_Description of the task_. Copy out every line in which the string "with" occurs.
[begin Data rows]
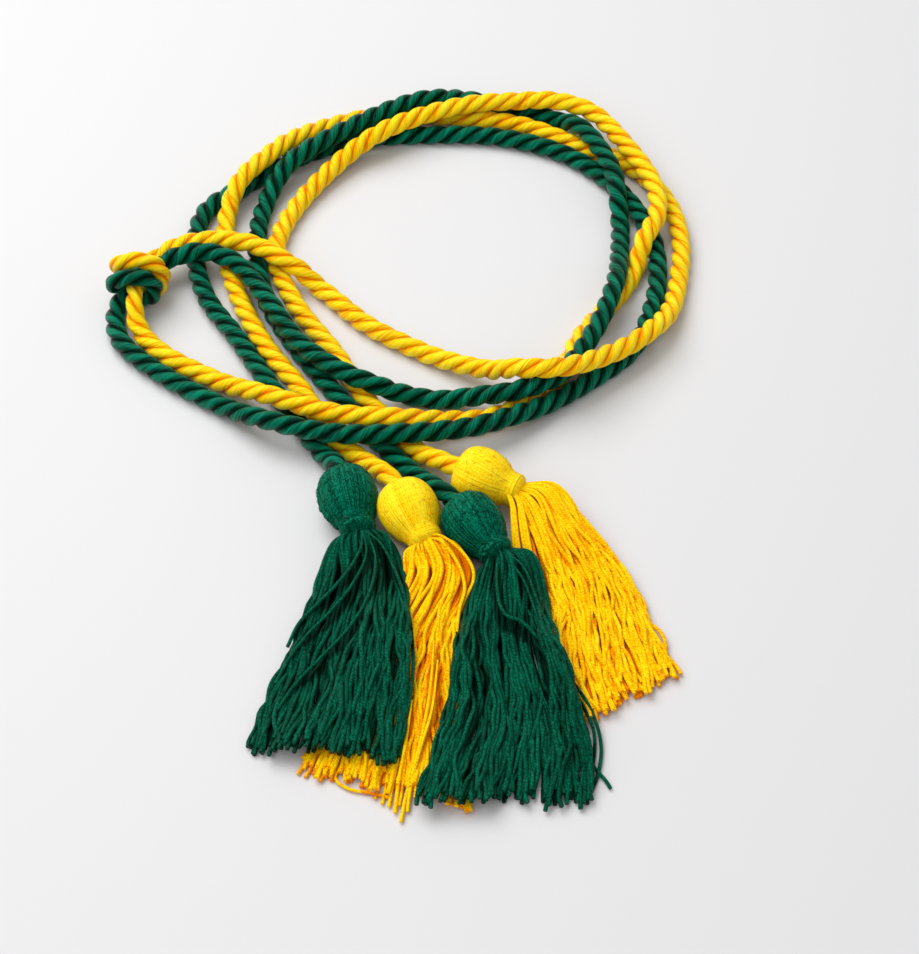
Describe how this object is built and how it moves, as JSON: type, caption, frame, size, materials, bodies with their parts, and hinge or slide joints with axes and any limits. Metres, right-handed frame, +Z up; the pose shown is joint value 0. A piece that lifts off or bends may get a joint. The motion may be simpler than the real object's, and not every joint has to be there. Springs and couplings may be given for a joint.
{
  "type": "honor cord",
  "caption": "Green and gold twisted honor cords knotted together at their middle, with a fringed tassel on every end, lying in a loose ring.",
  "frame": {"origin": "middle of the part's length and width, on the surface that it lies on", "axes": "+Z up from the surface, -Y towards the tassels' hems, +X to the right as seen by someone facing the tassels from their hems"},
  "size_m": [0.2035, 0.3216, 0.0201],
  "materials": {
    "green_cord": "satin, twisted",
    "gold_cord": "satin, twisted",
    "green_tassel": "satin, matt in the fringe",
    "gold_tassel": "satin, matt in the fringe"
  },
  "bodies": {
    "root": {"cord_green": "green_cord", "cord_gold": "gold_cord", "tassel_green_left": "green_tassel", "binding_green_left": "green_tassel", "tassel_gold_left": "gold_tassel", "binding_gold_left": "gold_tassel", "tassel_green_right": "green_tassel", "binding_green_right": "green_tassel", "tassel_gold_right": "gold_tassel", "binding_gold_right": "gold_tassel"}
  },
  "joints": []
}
[end Data rows]
[begin Data rows]
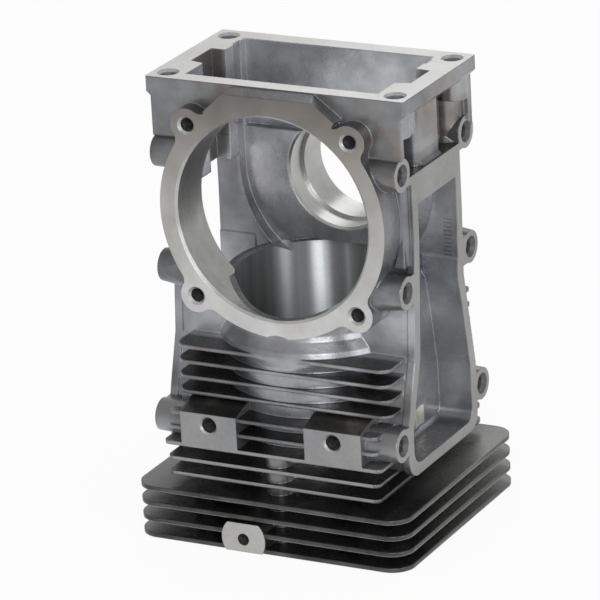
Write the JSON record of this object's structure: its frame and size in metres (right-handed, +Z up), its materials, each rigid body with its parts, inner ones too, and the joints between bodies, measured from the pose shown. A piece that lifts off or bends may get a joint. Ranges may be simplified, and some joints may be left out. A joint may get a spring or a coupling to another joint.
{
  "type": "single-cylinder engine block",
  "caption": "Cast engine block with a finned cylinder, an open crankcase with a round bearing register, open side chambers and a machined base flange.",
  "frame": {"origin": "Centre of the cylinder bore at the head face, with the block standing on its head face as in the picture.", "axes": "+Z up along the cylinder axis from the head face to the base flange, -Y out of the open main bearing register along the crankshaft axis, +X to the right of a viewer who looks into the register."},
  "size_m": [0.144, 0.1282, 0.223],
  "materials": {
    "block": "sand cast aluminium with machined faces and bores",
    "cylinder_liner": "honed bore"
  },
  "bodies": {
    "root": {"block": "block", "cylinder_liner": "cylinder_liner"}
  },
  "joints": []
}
[end Data rows]
_Solution for this problem_.
Describe how this object is built and how it moves, as JSON: type, caption, frame, size, materials, bodies with their parts, and hinge or slide joints with axes and any limits. Metres, right-handed frame, +Z up; the pose shown is joint value 0. A piece that lifts off or bends may get a joint. The motion may be simpler than the real object's, and not every joint has to be there. Springs and couplings may be given for a joint.
  "caption": "Green and gold twisted honor cords knotted together at their middle, with a fringed tassel on every end, lying in a loose ring.",
Write the JSON record of this object's structure: its frame and size in metres (right-handed, +Z up), its materials, each rigid body with its parts, inner ones too, and the joints between bodies, measured from the pose shown. A piece that lifts off or bends may get a joint. Ranges may be simplified, and some joints may be left out. A joint may get a spring or a coupling to another joint.
  "caption": "Cast engine block with a finned cylinder, an open crankcase with a round bearing register, open side chambers and a machined base flange.",
  "frame": {"origin": "Centre of the cylinder bore at the head face, with the block standing on its head face as in the picture.", "axes": "+Z up along the cylinder axis from the head face to the base flange, -Y out of the open main bearing register along the crankshaft axis, +X to the right of a viewer who looks into the register."},
    "block": "sand cast aluminium with machined faces and bores",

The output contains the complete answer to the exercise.